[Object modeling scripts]
___
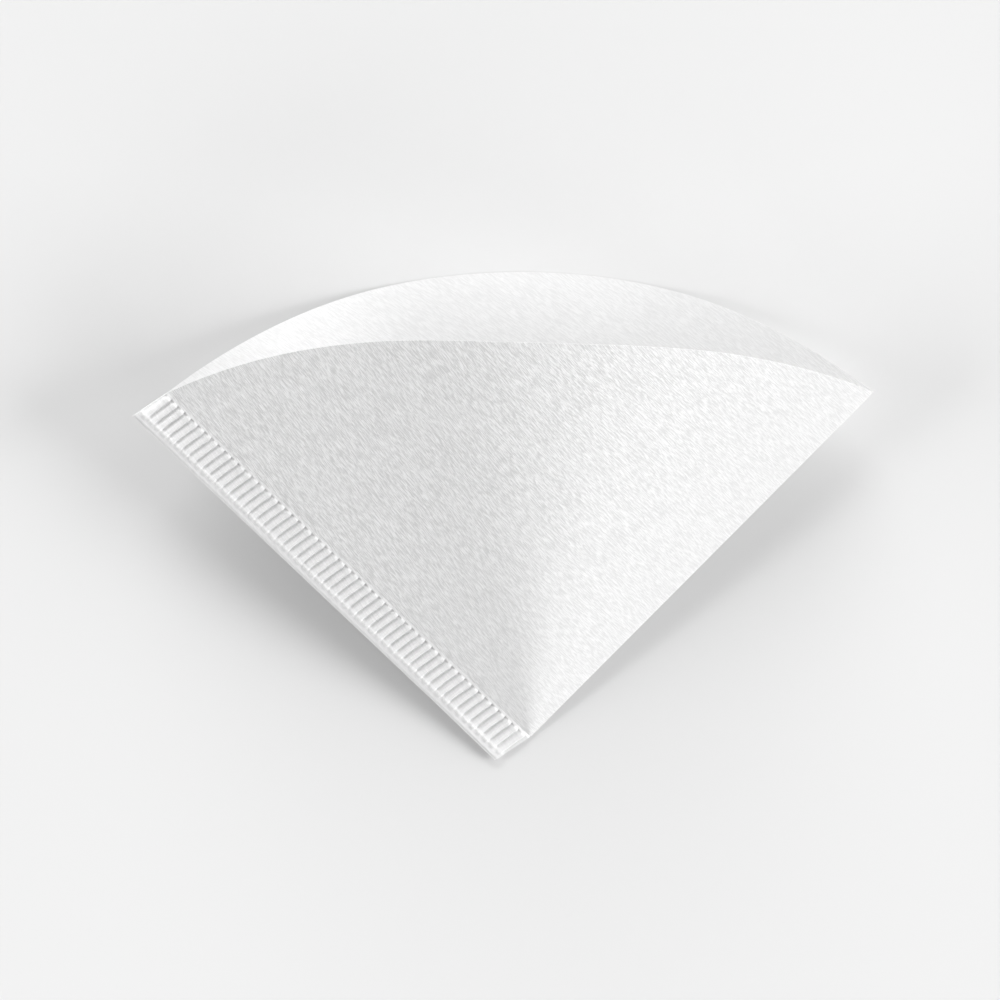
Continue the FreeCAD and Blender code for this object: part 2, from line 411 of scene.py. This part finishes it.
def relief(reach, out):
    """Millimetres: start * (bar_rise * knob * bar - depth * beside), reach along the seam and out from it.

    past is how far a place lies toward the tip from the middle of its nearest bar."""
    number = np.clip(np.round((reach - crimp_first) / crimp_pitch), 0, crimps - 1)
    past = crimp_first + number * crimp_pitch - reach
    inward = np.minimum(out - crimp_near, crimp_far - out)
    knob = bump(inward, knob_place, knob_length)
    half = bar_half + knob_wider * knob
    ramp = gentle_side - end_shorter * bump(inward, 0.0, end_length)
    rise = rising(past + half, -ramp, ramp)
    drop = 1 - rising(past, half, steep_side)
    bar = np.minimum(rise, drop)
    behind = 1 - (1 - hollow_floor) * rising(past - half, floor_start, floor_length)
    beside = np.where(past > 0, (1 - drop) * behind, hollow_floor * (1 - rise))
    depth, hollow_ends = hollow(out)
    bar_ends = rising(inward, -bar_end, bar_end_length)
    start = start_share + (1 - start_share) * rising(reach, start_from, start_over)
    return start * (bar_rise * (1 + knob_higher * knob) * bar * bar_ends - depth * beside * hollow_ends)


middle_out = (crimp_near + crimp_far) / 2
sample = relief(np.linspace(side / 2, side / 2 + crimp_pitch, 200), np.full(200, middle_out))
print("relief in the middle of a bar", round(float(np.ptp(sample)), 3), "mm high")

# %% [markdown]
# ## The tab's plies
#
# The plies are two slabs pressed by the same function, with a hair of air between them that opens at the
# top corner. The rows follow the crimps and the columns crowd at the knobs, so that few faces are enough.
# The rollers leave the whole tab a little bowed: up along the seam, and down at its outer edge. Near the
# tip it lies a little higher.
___
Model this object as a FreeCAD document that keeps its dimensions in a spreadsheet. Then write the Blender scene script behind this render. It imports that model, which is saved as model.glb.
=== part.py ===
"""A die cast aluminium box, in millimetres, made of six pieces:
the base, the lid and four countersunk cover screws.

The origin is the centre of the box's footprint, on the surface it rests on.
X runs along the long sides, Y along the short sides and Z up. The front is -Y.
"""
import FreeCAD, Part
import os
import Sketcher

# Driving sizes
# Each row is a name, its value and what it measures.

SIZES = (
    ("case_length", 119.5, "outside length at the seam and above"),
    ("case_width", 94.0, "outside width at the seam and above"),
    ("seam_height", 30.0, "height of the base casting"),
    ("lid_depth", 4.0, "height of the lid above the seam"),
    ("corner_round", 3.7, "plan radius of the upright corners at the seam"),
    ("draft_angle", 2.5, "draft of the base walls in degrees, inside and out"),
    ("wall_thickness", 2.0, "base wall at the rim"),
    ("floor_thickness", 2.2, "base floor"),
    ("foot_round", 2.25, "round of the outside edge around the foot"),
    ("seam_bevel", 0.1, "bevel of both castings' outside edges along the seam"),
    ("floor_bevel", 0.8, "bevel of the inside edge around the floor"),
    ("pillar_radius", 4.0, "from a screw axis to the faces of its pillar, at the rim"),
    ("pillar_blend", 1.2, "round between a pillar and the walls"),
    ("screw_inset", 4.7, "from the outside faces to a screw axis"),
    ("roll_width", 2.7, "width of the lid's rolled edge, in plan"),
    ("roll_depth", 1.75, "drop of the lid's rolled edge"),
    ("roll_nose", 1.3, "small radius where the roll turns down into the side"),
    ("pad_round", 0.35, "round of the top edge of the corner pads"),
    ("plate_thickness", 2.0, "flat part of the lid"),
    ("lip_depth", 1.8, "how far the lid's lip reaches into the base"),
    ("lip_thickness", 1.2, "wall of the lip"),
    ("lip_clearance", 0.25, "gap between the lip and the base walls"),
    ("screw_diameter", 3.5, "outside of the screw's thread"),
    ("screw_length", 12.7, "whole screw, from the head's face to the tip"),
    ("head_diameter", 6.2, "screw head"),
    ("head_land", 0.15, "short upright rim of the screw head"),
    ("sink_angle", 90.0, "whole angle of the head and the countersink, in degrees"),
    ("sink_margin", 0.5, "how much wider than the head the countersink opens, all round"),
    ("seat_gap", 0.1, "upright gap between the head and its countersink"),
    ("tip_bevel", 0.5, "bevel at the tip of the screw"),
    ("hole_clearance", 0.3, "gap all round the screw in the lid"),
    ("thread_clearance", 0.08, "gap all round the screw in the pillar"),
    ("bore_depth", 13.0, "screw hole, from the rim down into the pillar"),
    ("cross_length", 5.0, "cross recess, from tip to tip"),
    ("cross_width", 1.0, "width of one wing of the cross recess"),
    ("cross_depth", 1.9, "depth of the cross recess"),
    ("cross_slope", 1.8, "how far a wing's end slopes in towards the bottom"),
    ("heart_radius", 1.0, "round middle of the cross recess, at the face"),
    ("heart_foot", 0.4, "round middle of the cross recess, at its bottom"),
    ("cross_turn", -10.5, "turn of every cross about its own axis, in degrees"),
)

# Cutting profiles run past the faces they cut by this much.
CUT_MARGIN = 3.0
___
→ Task details
Start with the line that holds "Continue the FreeCAD" and finish with the line that holds "out from it.". Transcribe each line in between exactly, and those two as well.

→ Result of this task
Continue the FreeCAD and Blender code for this object: part 2, from line 411 of scene.py. This part finishes it.
def relief(reach, out):
    """Millimetres: start * (bar_rise * knob * bar - depth * beside), reach along the seam and out from it.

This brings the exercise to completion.